DEBBY APPLEGATE isn't exaggerating as much as you might think when she calls the Rev. Henry Ward Beecher "the most famous man in America." In his prime -- the 1850s and 1860s -- the Brooklyn minister's sermons were so popular that the Sunday morning ferries from Manhattan were called "Beecher Boats," and he regularly preached to crowds of thousands on subjects ranging from the moral issues surrounding slavery to his personal religious doubts. In an era in which old-school Calvinists like his father, Lyman, still taught adherents to fear God, Beecher asked them to love him. His personal, seemingly spontaneous oratorical style was a revelation to his contemporaries, for whom churchgoing was one of the only respectable forms of entertainment. Both the mode and the substance of his preaching greatly influenced the development of American Protestantism as we know it.

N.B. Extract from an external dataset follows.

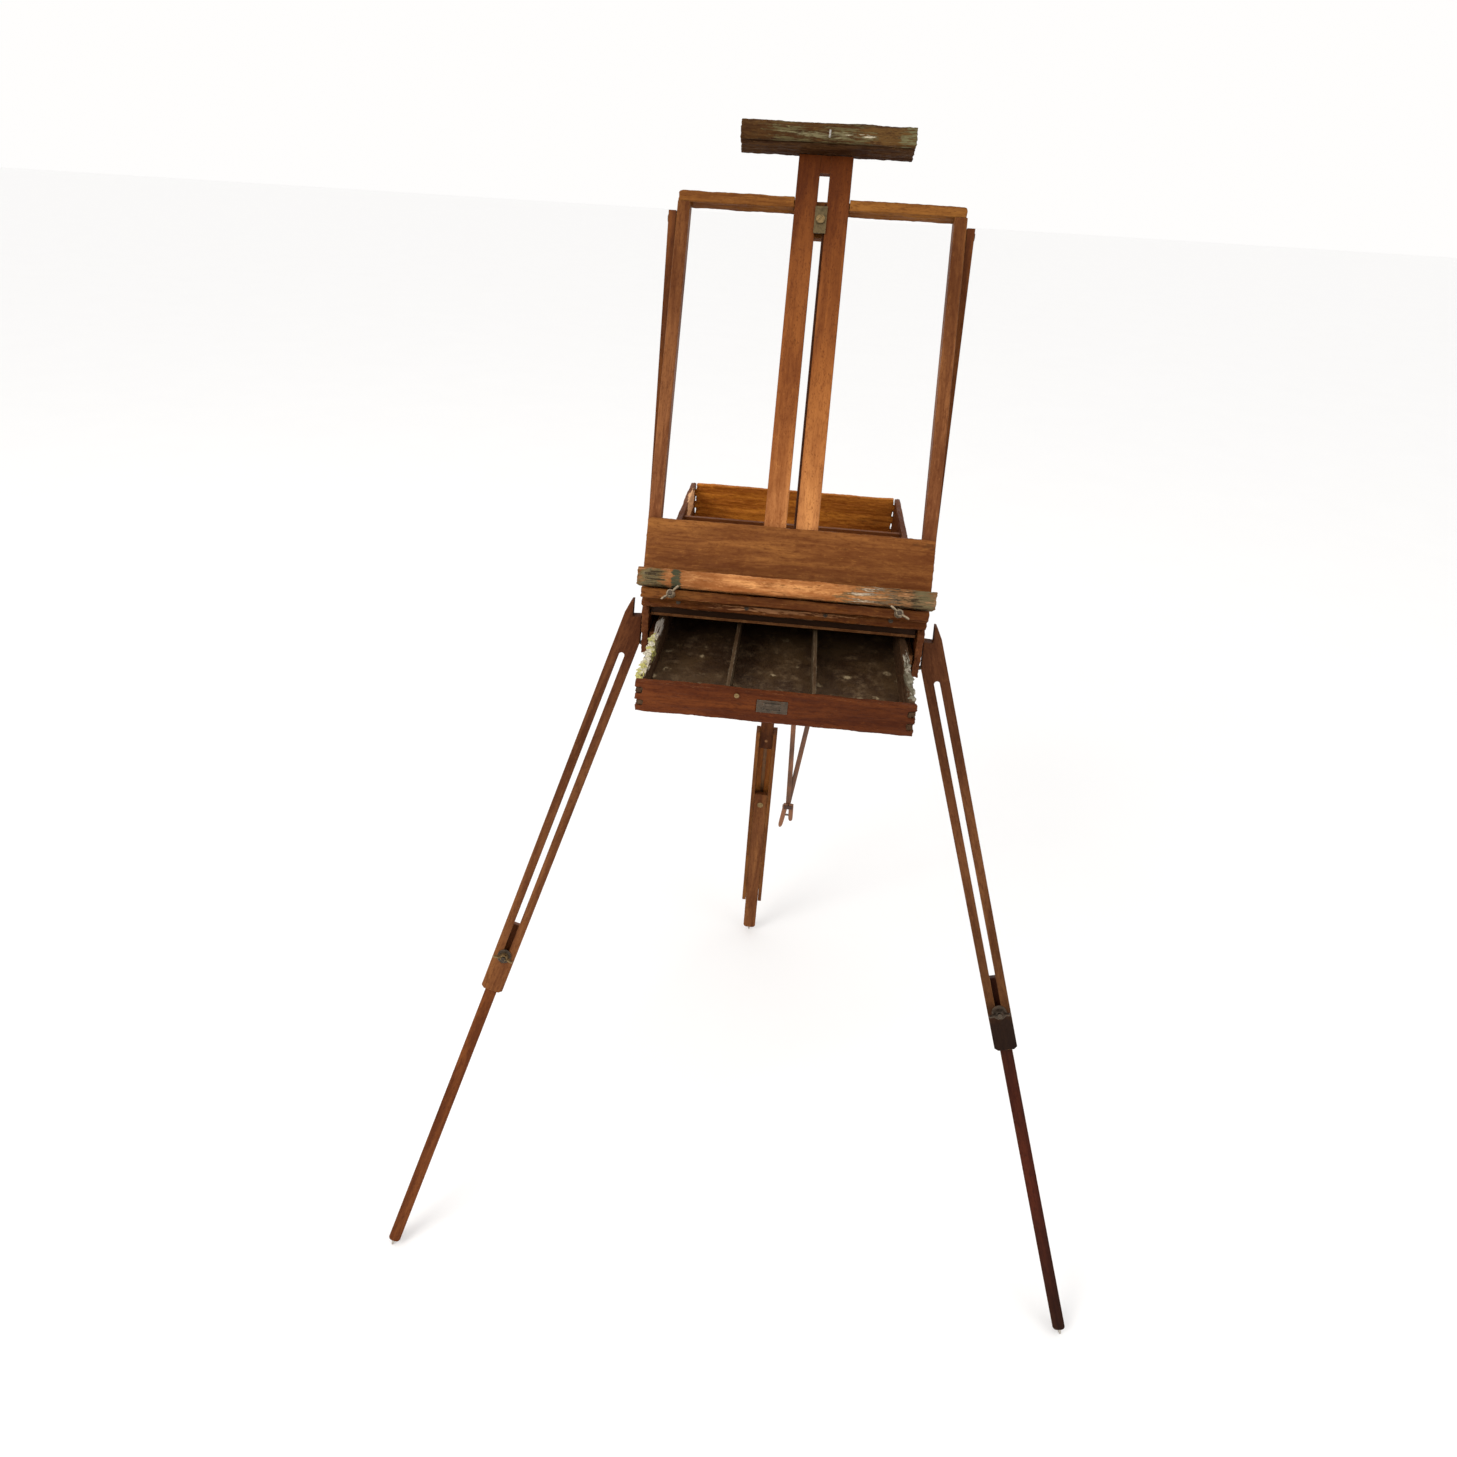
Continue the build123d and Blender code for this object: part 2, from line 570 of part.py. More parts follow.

One of his sisters, Isabella Beecher Hooker, was a vocal early suffragist, while another, Harriet Beecher Stowe, lighted a fire under white complacency toward slavery with novels such as "Uncle Tom's Cabin." Still another, Catharine Beecher, wrote the "American Woman's Home," a prim and thorough guide to domestic economy.
In Brooklyn, grand statues of Henry Ward Beecher adorn the courtyard of Plymouth Church, the Congregational pulpit from which he thundered, and the public square near the main post office, although few passersby mark them nowadays, except perhaps to wonder why small figures cling to his garments and grovel at his feet. When the statues went up, these personified Beecher's work for abolition, but now the African American figures eerily more resemble slaves than freedmen.
Yet like many a great man, Beecher was no saint. As one contemporary detractor sniped, "I am reliably assured that Beecher preaches to seven or eight mistresses every Sunday evening." And it's high time for a new biography. The most recent full-scale one I know of is Paxton Hibben's "Henry Ward Beecher: An American Portrait," which has grown pretty fusty since its publication in 1927.
Beecher was born in 1813, the eighth child of the Rev. Lyman Beecher and his wife, Roxana. Lyman was a fire-and-brimstone Presbyterian with, as Applegate aptly puts it, "no patience for newfangled notions of religious tolerance or the separation of church and state. Episcopalians, Unitarians, Catholics -- Lyman lumped them together with atheists, drunkards, thieves, and Jeffersonian Democrats." Henry showed little promise in school (as an adult he recalled learning "how to make paper spit-balls, and to snap them across the room with considerable skill") or in college. In 1837, when he accepted his first calling -- in Lawrenceburgh, Ind., a frontier crossroads where "rangy, long-legged hogs roamed the muddy streets" -- he seemed unlikely to achieve even a fraction of his father's influence.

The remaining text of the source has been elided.